* [WHAT YOU WILL DO] Return every record verbatim.

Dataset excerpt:
--- Start ---

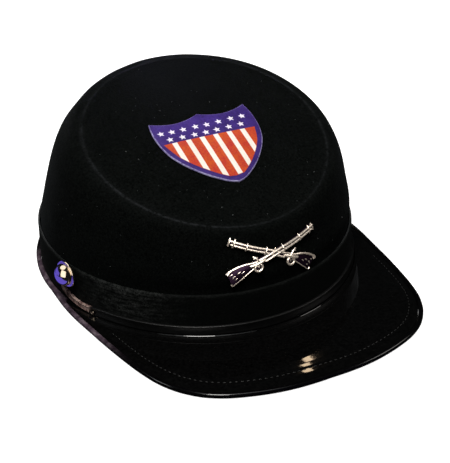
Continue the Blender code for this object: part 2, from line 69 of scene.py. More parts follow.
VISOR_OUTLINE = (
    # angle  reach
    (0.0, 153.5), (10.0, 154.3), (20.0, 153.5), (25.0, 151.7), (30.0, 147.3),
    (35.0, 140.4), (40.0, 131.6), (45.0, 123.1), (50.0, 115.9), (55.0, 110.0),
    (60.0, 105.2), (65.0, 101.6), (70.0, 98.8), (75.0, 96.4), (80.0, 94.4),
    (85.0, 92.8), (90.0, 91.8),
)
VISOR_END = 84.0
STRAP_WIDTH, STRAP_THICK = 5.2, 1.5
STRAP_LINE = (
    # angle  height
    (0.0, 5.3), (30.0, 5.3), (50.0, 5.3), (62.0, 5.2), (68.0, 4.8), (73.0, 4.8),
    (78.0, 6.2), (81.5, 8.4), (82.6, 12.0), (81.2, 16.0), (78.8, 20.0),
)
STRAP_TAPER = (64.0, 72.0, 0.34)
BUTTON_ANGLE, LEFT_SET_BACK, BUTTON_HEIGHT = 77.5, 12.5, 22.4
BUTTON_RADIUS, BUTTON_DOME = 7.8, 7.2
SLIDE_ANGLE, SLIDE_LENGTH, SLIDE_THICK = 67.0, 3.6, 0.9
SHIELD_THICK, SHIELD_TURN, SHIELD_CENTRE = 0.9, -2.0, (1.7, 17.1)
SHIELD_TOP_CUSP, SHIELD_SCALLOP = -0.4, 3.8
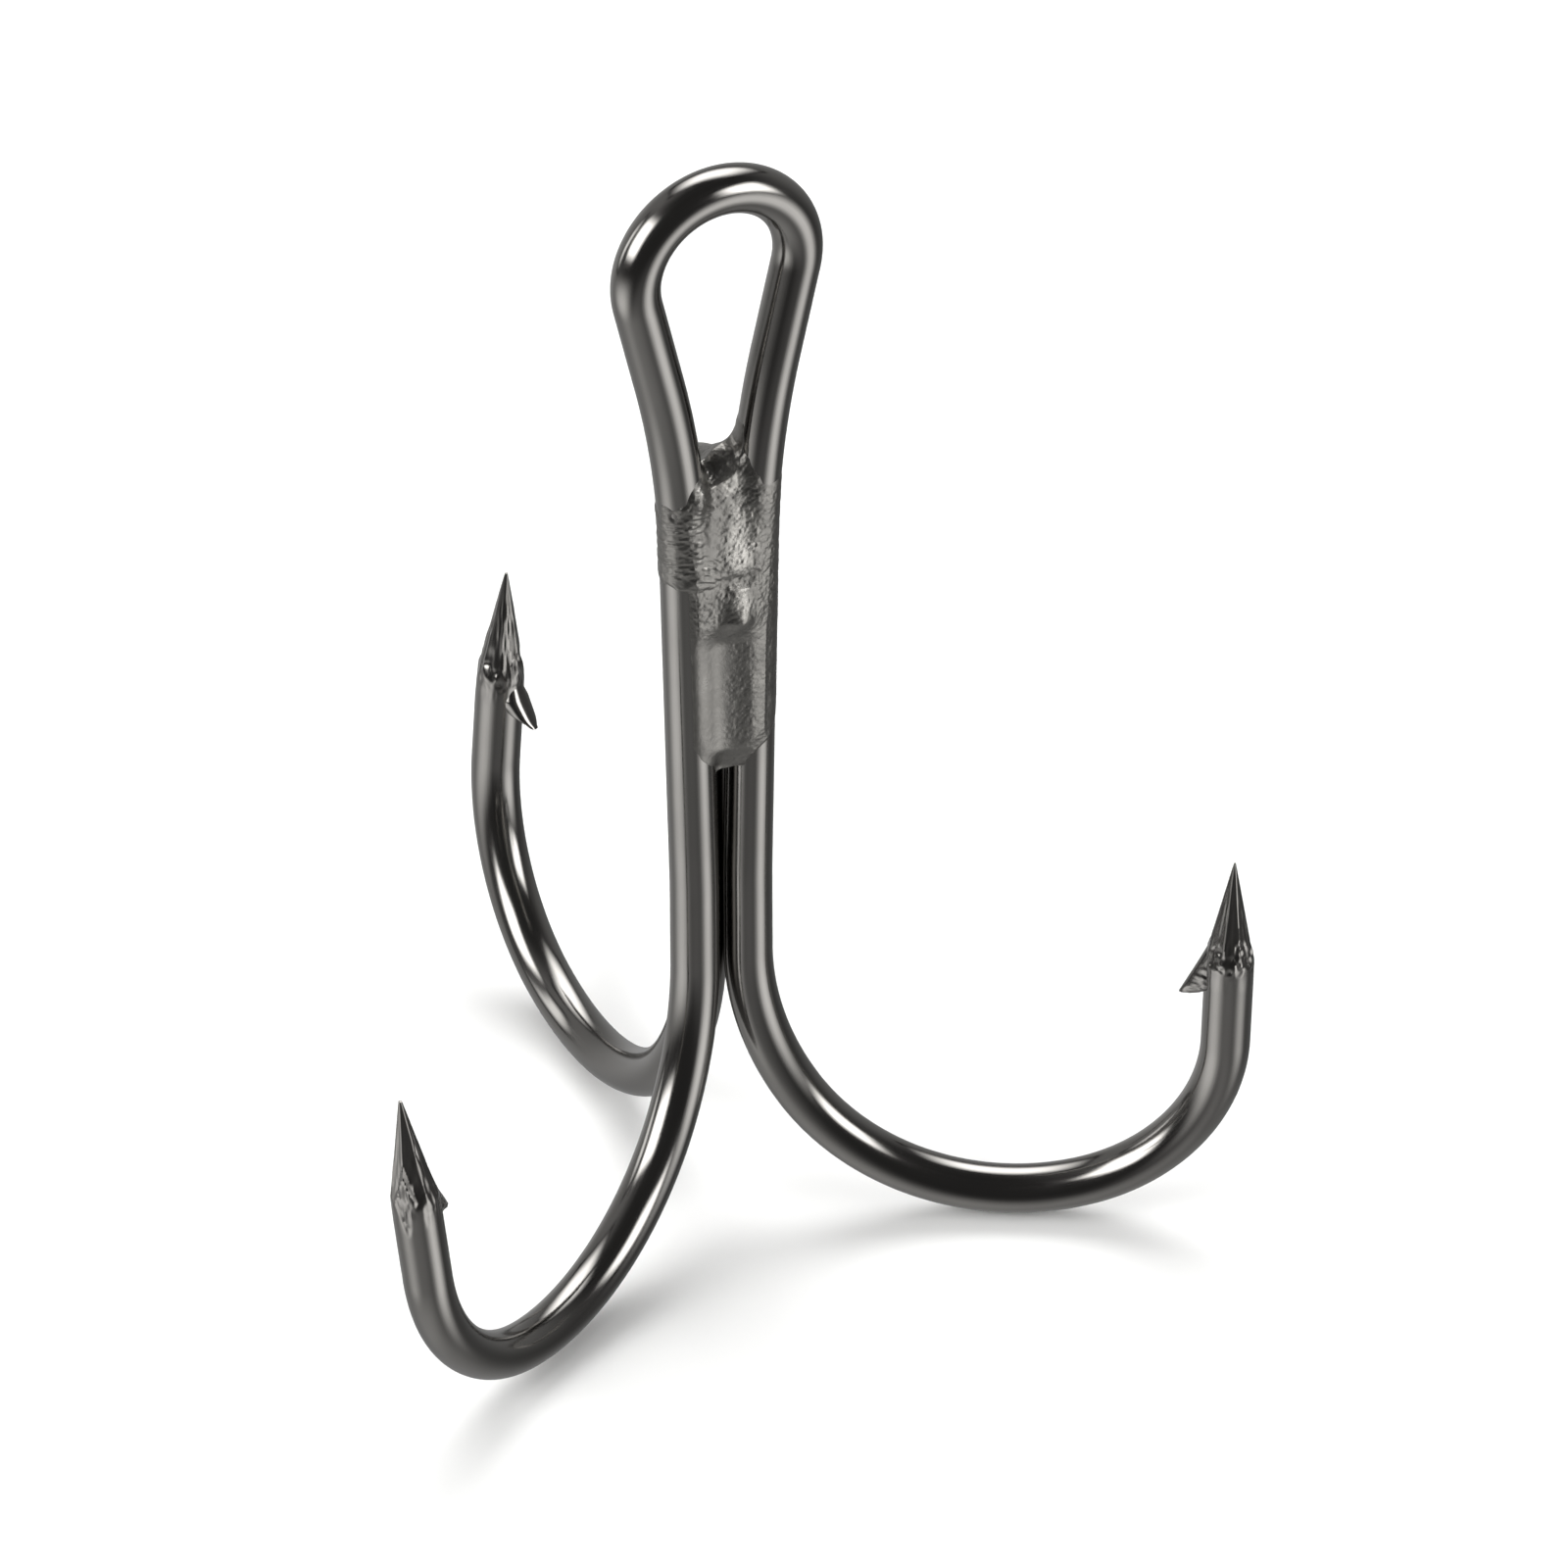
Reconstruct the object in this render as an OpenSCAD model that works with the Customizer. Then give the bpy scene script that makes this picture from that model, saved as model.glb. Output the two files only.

--- End ---

* [SOLUTION BELOW]
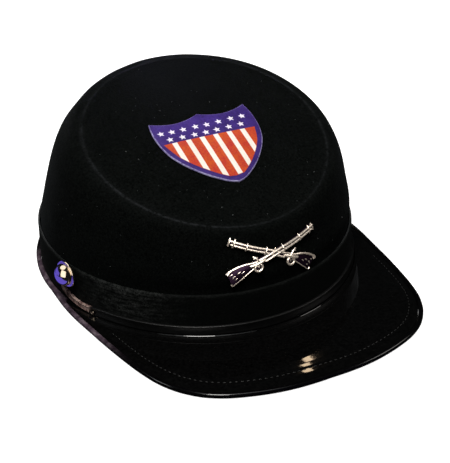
Continue the Blender code for this object: part 2, from line 69 of scene.py. More parts follow.
VISOR_OUTLINE = (
    # angle  reach
    (0.0, 153.5), (10.0, 154.3), (20.0, 153.5), (25.0, 151.7), (30.0, 147.3),
    (35.0, 140.4), (40.0, 131.6), (45.0, 123.1), (50.0, 115.9), (55.0, 110.0),
    (60.0, 105.2), (65.0, 101.6), (70.0, 98.8), (75.0, 96.4), (80.0, 94.4),
    (85.0, 92.8), (90.0, 91.8),
)
VISOR_END = 84.0
STRAP_WIDTH, STRAP_THICK = 5.2, 1.5
STRAP_LINE = (
    # angle  height
    (0.0, 5.3), (30.0, 5.3), (50.0, 5.3), (62.0, 5.2), (68.0, 4.8), (73.0, 4.8),
    (78.0, 6.2), (81.5, 8.4), (82.6, 12.0), (81.2, 16.0), (78.8, 20.0),
)
STRAP_TAPER = (64.0, 72.0, 0.34)
BUTTON_ANGLE, LEFT_SET_BACK, BUTTON_HEIGHT = 77.5, 12.5, 22.4
BUTTON_RADIUS, BUTTON_DOME = 7.8, 7.2
SLIDE_ANGLE, SLIDE_LENGTH, SLIDE_THICK = 67.0, 3.6, 0.9
SHIELD_THICK, SHIELD_TURN, SHIELD_CENTRE = 0.9, -2.0, (1.7, 17.1)
SHIELD_TOP_CUSP, SHIELD_SCALLOP = -0.4, 3.8
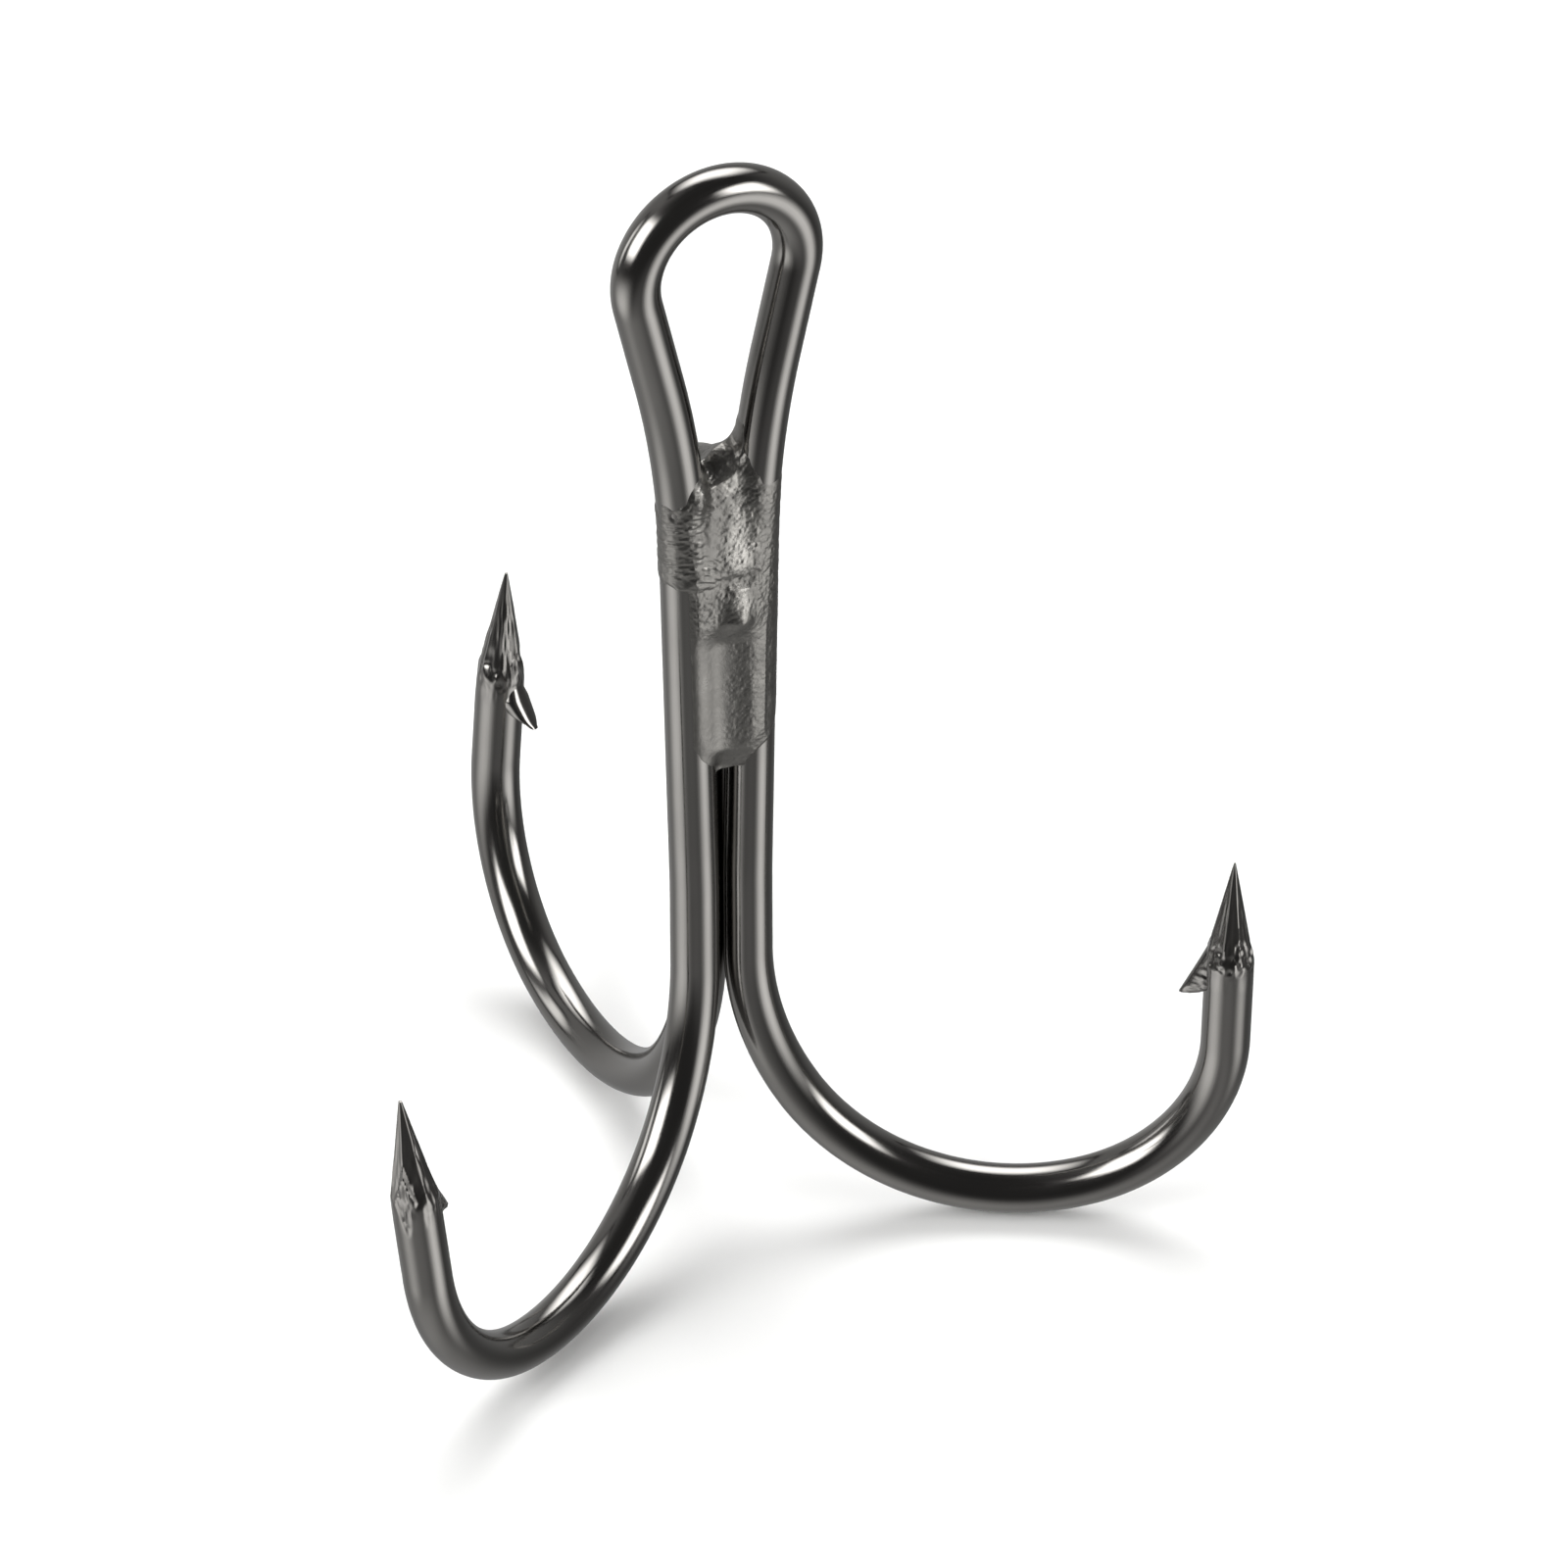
Reconstruct the object in this render as an OpenSCAD model that works with the Customizer. Then give the bpy scene script that makes this picture from that model, saved as model.glb. Output the two files only.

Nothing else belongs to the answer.